If you are programming in C++ using Microsoft tools, you can use the traditional Visual Studio compiler. Or you can use LLVM as a front-end (ClangCL).
Let us compare their performance characteristics with a fast string transcoding library (simdutf). I use an up-to-date Visual Studio (2022) with the latest ClangCL component (based on LLVM 15). For building the library, we use the latest version of CMake. I will abstain from parallelizing the build: I use default settings. Hardware-wise, I use a Microsoft Surface Laptop Studio: it has a Tiger Lake Intel processor (i7-11370 @ 3.3 GHz).
After grabbing the simdutf library from GitHub, I prepare the build directory for standard Visual Studio:
> cmake -B buildvc
I do the same for ClangCL:
> cmake -B buildclangcl -T ClangCL
You may also build directly with LLVM:
> cmake -B buildfastclang -D CMAKE_LINKER="lld" -D CMAKE_CXX_COMPILER=clang++ -D CMAKE_C_COMPILER=clang -D CMAKE_RC_COMPILER=llvm-rc
For each build directory, I can build in Debug mode (--config Debug) or in Release mode (--config Release) with commands such as
> cmake --build buildvc --config Debug
The project builds an extensive test suite by default. I often rely on my Apple macbook, and I build a lot of software using Amazon (AWS) nodes. I use an AWS c6i.large node (Intel Icelake running at 3,5 GHz, 2 vCPU).
The simdutf library and its testing suite build in a reasonable time as illustrated by the following table (Release builds). For comparison purposes, I also build the library using ‘WSL’ on the Microsoft laptop (Windows Subsystem for Linux).

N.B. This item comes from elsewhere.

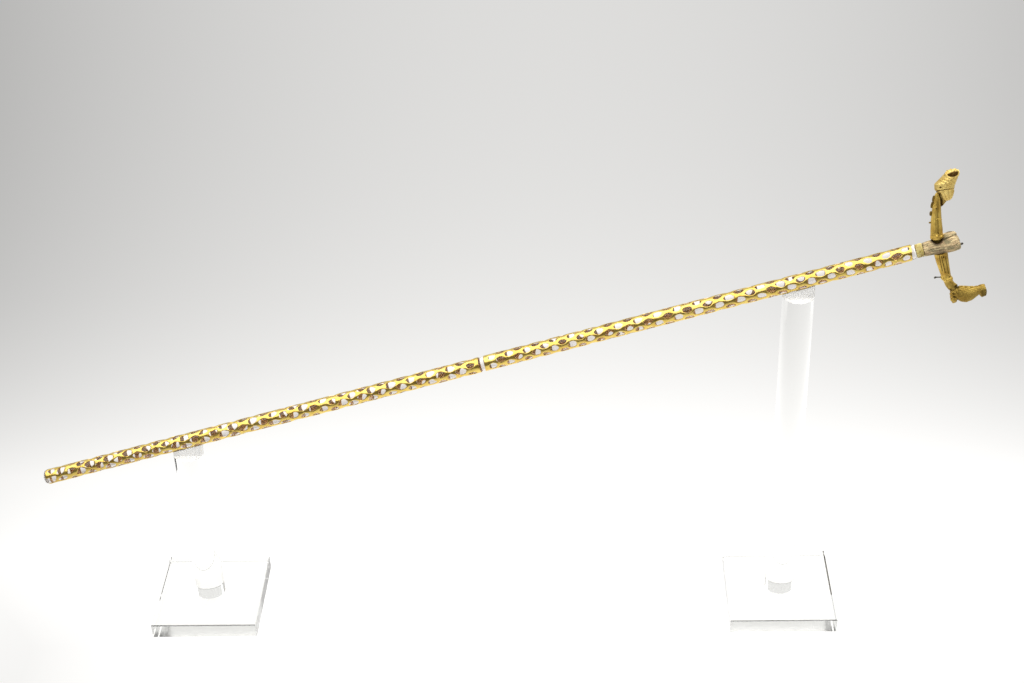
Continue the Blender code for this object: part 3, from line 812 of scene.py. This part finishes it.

|macbook air||ARM M2 processor||LLVM 14||25 s|
|AWS/Linux||Intel Ice Lake processor||GCC 11||54 s|
|AWS/Linux||Intel Ice Lake processor||LLVM 14||54 s|
|WSL (Microsoft Laptop)||Intel Rocket Lake processor||GCC 11||1 min*|
|WSL (Microsoft Laptop)||Intel Rocket Lake processor||LLVM 14||1 min*|
On Intel processors, we build multiple kernels to support the various families of processors. On a 64-bit ARM processor, we only build one kernel. Thus the performance of the AWS/Linux system and the macbook is somewhat comparable.
Let us switch back to Windows and build the library.
|Visual Studio (default)||2 min||2 min 15 s|
|ClangCL||2 min 51 s||3 min 12 s|
|Windows LLVM (direct with ldd)||2 min||2 min 4 s|
Let us run an execution benchmark. We pick an UTF-8 Arabic file that we load in memory and that we transcode to UTF-16 using a fast AVX-512 algorithm. (The exact command is benchmark -P convert_utf8_to_utf16+icelake -F Arabic-Lipsum.utf8.txt).
|Visual Studio (default)||0.789 GB/s||4.2 GB/s|
|ClangCL||0.360 GB/s||5.9 GB/s|
|WSL GCC 11||(omitted)||6.3 GB/s|
|WSL LLVM 14||(omitted)||5.9 GB/s|
|AWS Server (GCC)||(omitted)||8.2 GB/s|
|AWS Server (clang)||(omitted)||7.7 GB/s|
I draw the following tentative conclusions:
- There may be a significant performance difference between Debug and Release code (e.g., between 5x to 15x difference).
- Compiling your Windows software with ClangCL may lead to better performance (in Release mode). In my test, I get a 40% speedup with ClangCL. However, compiling with ClangCL takes much longer. I have recommended Windows users build their librairies with ClangCL and I maintain this recommendation.
- In Debug mode, the regular Visual Studio produces more performant code and it compiles faster than ClangCL.
Thus it might make sense to use the regular Visual Studio compiler in Debug mode as it builds fast and offers other benefits while testing the code, and then ClangCL in Release mode for the performance.
You may bypass ClangCL under Windows and build directly with clang with the LLVM linker for faster builds. However, I have not verified that you get the same speed.
No matter what I do, however, I seem to be getting slower builds under Windows that I expect. I am not exactly sure why build the code takes so much longer under Windows. It is not my hardware since building with Linux under Windows, on the same laptop, is fast.
Of course, parallelizing the build is the most obvious way to speed it up. Appending -- -m to my CMake command could help my performance. I deliberately avoided parallel builds in this experiment.
WSL Update. Reader Quan Anh Mai asked me whether I had made a copy of the source files in the Windows Subsystem for Linux drive, and I had not. Doing so multiplied the speed by a factor of three. I included the better timings.